** What you need to do **
Set down, please, exactly the lines below that run from the line with "const outletBallY = seatY" to the line with "for member in", both lines included.

BEGIN

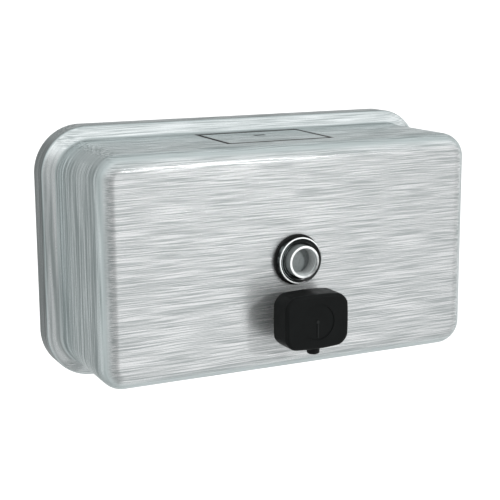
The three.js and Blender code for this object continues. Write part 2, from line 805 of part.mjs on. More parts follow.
const bossBack = glandFront - buttonTravel - 2 * gap;
const socketFront = spoutY - stemHole - stemCap;

// The button's skin: a rounded block, front edge rounded, a distance inside its outer face.
function buttonRings(inward) {
  const rings = [];
  const radius = Math.max(buttonFillet - inward, smallestFillet);
  const [halfWidth, halfHeight] = [buttonWidth / 2 - inward, buttonHeight / 2 - inward];
  for (let step = 0; step <= buttonSteps; step++) {
    const angle = step / buttonSteps * Math.PI / 2;
    const inset = radius * (1 - Math.sin(angle));
    const y = buttonFront + inward + radius * (1 - Math.cos(angle));
    const corner = Math.max(buttonCorner - inward - inset, smallestCorner);
    rings.push(outlineRing(halfWidth - inset, halfHeight - inset, corner, y, buttonBulge));
  }
  rings.push(outlineRing(halfWidth, halfHeight, buttonCorner - inward, buttonBack, buttonBulge));
  return rings.map((ring) => ring.map((point) => point.setZ(point.z + valveZ)));
}

// A hollow block with an open back; a boss inside it holds the stem and feeds the spout.
function pushButton() {
  const shell = skin([...buttonRings(0), ...buttonRings(buttonWall).reverse()]);
  const boss = rodAlongY(bossRadius, buttonFront + buttonWall / 2, bossBack, valveZ);
  const bottom = valveZ - buttonHeight / 2 + buttonWall / 2;
  const drop = rodAlongZ(dropRadius, bottom, valveZ, 0, spoutY);
  const frontTrim = block([-dropRadius, buttonFront - dropRadius, bottom], [dropRadius, buttonFront, valveZ]);
  const socket = rodAlongY(stemRadius + gap, socketFront - gap, 0, valveZ);
  const channel = rodAlongZ(stemHole, valveZ - spoutSocket - overcut, valveZ, 0, spoutY);
  const spoutHole = rodAlongZ(spoutRadius + gap, spoutEndZ, valveZ - spoutSocket + gap, 0, spoutY);
  const thumb = rodAlongY(thumbRadius, buttonFront - overcut, buttonFront + thumbDepth, valveZ);
  return cut(join(shell, boss, drop), frontTrim, socket, channel, spoutHole, thumb);
}

function plungerStem() {
  const tube = turned([
    [0, socketFront],
    [stemRadius, socketFront],
    [stemRadius, stemEnd],
    [stemBore, stemEnd],
    [stemBore, socketFront + stemCap],
    [0, socketFront + stemCap],
  ], valveZ);
  const sideHole = rodAlongZ(stemHole, valveZ - stemRadius - overcut, valveZ, 0, spoutY);
  return cut(tube, sideHole);
}

function spout() {
  const outside = rodAlongZ(spoutRadius, spoutEndZ, valveZ - spoutSocket, 0, spoutY);
  return cut(outside, rodAlongZ(spoutBore, spoutEndZ - overcut, valveZ, 0, spoutY));
}

// Carries the stem in its front socket, the outlet ball behind it and the seal in a groove outside.
function piston() {
  const outer = cylinderBore - gap;
  const groove = outer - pistonSealHeight;
  const grooveFront = stemEnd + pistonLand;
  const chamber = outletBallRadius + gap;
  return turned([
    [outletSeat, pistonBack],
    [outletSeat, seatY],
    [chamber, seatY],
    [chamber, stemEnd + gap],
    [stemRadius + gap, stemEnd + gap],
    [stemRadius + gap, pistonFront],
    [outer, pistonFront],
    [outer, grooveFront],
    [groove, grooveFront],
    [groove, grooveFront + pistonSealHeight],
    [outer, grooveFront + pistonSealHeight],
    [outer, pistonBack],
    [outletSeat, pistonBack],
  ], valveZ);
}

function pistonSeal() {
  const middle = stemEnd + pistonLand + pistonSealHeight / 2;
  const half = pistonSealHeight / 2 - gap;
  const outer = cylinderBore - gap / 2;
  return flatRing(outer - pistonSealHeight + gap, outer, middle - half, middle + half, valveZ);
}

// A compression spring round the piston's axis.
function returnSpring() {
  const start = pistonBack + gap + springWire;
  const end = spigotFace - gap - springWire;
  const centres = [];
  const steps = Math.round(springCoils * springSteps);
  for (let i = 0; i <= steps; i++) {
    const angle = i / steps * springCoils * 2 * Math.PI;
    const y = THREE.MathUtils.lerp(start, end, i / steps);
    const [x, z] = [springRadius * Math.cos(angle), springRadius * Math.sin(angle)];
    centres.push(new THREE.Vector3(x, y, valveZ + z));
  }
  const wire = new THREE.Shape();
  wire.absarc(0, 0, springWire, 0, 2 * Math.PI);
  const extrudePath = new THREE.CatmullRomCurve3(centres);
  const options = { steps, extrudePath, curveSegments: fineSteps, bevelEnabled: false };
  return solid(new THREE.ExtrudeGeometry(wire, options));
}

const outletBallY = seatY - ballRise(outletBallRadius, outletSeat);

place('push_button', pushButton(), blackPlastic());
place('plunger_stem', plungerStem(), brightSteel());
place('spout', spout(), blackPlastic());
place('piston', piston(), naturalPlastic());
place('piston_seal', pistonSeal(), softRubber());
place('outlet_ball', ball(outletBallRadius, outletBallY, valveZ), brightSteel());
place('return_spring', returnSpring(), brightSteel());

export default dispenser;
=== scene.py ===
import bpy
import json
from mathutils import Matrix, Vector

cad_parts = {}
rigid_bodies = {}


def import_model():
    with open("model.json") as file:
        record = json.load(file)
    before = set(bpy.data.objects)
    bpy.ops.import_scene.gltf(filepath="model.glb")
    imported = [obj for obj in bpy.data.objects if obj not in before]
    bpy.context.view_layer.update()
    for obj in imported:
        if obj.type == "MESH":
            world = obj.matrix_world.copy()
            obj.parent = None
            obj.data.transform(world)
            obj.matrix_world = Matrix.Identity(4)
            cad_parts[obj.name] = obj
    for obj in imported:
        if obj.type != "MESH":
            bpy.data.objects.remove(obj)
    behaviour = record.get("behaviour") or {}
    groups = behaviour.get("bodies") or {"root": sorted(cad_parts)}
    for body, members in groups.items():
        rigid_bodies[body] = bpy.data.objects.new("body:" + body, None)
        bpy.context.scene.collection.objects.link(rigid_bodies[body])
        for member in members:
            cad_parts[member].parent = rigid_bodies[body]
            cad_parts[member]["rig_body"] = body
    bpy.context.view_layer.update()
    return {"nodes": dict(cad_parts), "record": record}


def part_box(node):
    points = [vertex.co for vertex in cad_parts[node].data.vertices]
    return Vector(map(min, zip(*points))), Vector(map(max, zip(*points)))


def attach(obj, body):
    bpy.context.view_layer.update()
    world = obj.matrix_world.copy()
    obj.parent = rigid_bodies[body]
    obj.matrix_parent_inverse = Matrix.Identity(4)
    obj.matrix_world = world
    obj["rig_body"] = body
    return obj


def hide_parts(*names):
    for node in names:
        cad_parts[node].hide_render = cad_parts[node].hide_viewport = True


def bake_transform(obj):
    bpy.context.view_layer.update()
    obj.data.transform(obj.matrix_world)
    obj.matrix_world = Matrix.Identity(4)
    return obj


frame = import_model()

import json
import math

import bmesh
import bpy
from mathutils import Matrix, Vector

mm = 0.001
print("frame loaded:", len(frame["nodes"]), "nodes")


# small helpers for node materials

def newMaterial(name, color, roughness, metallic=0.0, specular=0.5):
    material = bpy.data.materials.new(name)
    material.use_nodes = True
    shader = material.node_tree.nodes["Principled BSDF"]
    shader.inputs["Base Color"].default_value = (*color, 1)
    shader.inputs["Roughness"].default_value = roughness
    shader.inputs["Metallic"].default_value = metallic
    shader.inputs["Specular IOR Level"].default_value = specular
    return material, material.node_tree, shader


def addNode(tree, kind, settings=None, **inputs):
    node = tree.nodes.new(kind)
    for name, value in (settings or {}).items():
        setattr(node, name, value)
    for name, value in inputs.items():
        socket = node.inputs[int(name[1:])] if name[0] == "_" else node.inputs[name]
        if isinstance(value, bpy.types.NodeSocket):
            tree.links.new(value, socket)
        else:
            socket.default_value = value
    return node


def mathNode(tree, operation, first, second=None):
    values = {"_0": first} if second is None else {"_0": first, "_1": second}
    return addNode(tree, "ShaderNodeMath", {"operation": operation}, **values).outputs[0]


def objectPoint(tree):
    return addNode(tree, "ShaderNodeTexCoord").outputs["Object"]


def objectNormal(tree):
    return addNode(tree, "ShaderNodeTexCoord").outputs["Normal"]


def stretchedNoise(tree, point, scale, detail=3.0, roughness=0.55, shift=(0, 0, 0)):
    mapping = addNode(tree, "ShaderNodeMapping", _0=point)
    mapping.inputs["Scale"].default_value = scale
    mapping.inputs["Location"].default_value = shift
    noise = addNode(tree, "ShaderNodeTexNoise", Vector=mapping.outputs[0])
    noise.inputs["Scale"].default_value = 1.0
    noise.inputs["Detail"].default_value = detail
    noise.inputs["Roughness"].default_value = roughness
    return noise.outputs[0]


def remap(tree, value, low, high, newLow, newHigh, smooth=False):
    settings = {"interpolation_type": "SMOOTHSTEP"} if smooth else {}
    node = addNode(tree, "ShaderNodeMapRange", settings, _0=value)
    for index, number in enumerate((low, high, newLow, newHigh)):
        node.inputs[index + 1].default_value = number
    return node.outputs[0]


def mixNumbers(tree, factor, first, second):
    return addNode(tree, "ShaderNodeMix", {"data_type": "FLOAT"}, _0=factor, _2=first, _3=second).outputs[0]


def mixColors(tree, factor, first, second, blend="MIX"):
    settings = {"data_type": "RGBA", "blend_type": blend}
    return addNode(tree, "ShaderNodeMix", settings, _0=factor, _6=first, _7=second).outputs[2]


def addBump(tree, shader, height, distance, strength=1.0):
    bump = addNode(tree, "ShaderNodeBump", Height=height)
    bump.inputs["Distance"].default_value = distance
    bump.inputs["Strength"].default_value = strength
    tree.links.new(bump.outputs[0], shader.inputs["Normal"])


# filler opening and key slot, which the steel's painted shade along the turned edges follows too

openingValues = {
    "gap": 1.1 * mm,            # round the lid
    "rear": 17.0 * mm,          # out from the wall
    "corner": 1.2 * mm,
    "slotSetback": 13.1 * mm,   # lid's rear to the key slot
    "slotReach": 3.1 * mm,
}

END

** Written reply **
const outletBallY = seatY - ballRise(outletBallRadius, outletSeat);

place('push_button', pushButton(), blackPlastic());
place('plunger_stem', plungerStem(), brightSteel());
place('spout', spout(), blackPlastic());
place('piston', piston(), naturalPlastic());
place('piston_seal', pistonSeal(), softRubber());
place('outlet_ball', ball(outletBallRadius, outletBallY, valveZ), brightSteel());
place('return_spring', returnSpring(), brightSteel());

export default dispenser;
=== scene.py ===
import bpy
import json
from mathutils import Matrix, Vector

cad_parts = {}
rigid_bodies = {}


def import_model():
    with open("model.json") as file:
        record = json.load(file)
    before = set(bpy.data.objects)
    bpy.ops.import_scene.gltf(filepath="model.glb")
    imported = [obj for obj in bpy.data.objects if obj not in before]
    bpy.context.view_layer.update()
    for obj in imported:
        if obj.type == "MESH":
            world = obj.matrix_world.copy()
            obj.parent = None
            obj.data.transform(world)
            obj.matrix_world = Matrix.Identity(4)
            cad_parts[obj.name] = obj
    for obj in imported:
        if obj.type != "MESH":
            bpy.data.objects.remove(obj)
    behaviour = record.get("behaviour") or {}
    groups = behaviour.get("bodies") or {"root": sorted(cad_parts)}
    for body, members in groups.items():
        rigid_bodies[body] = bpy.data.objects.new("body:" + body, None)
        bpy.context.scene.collection.objects.link(rigid_bodies[body])
        for member in members:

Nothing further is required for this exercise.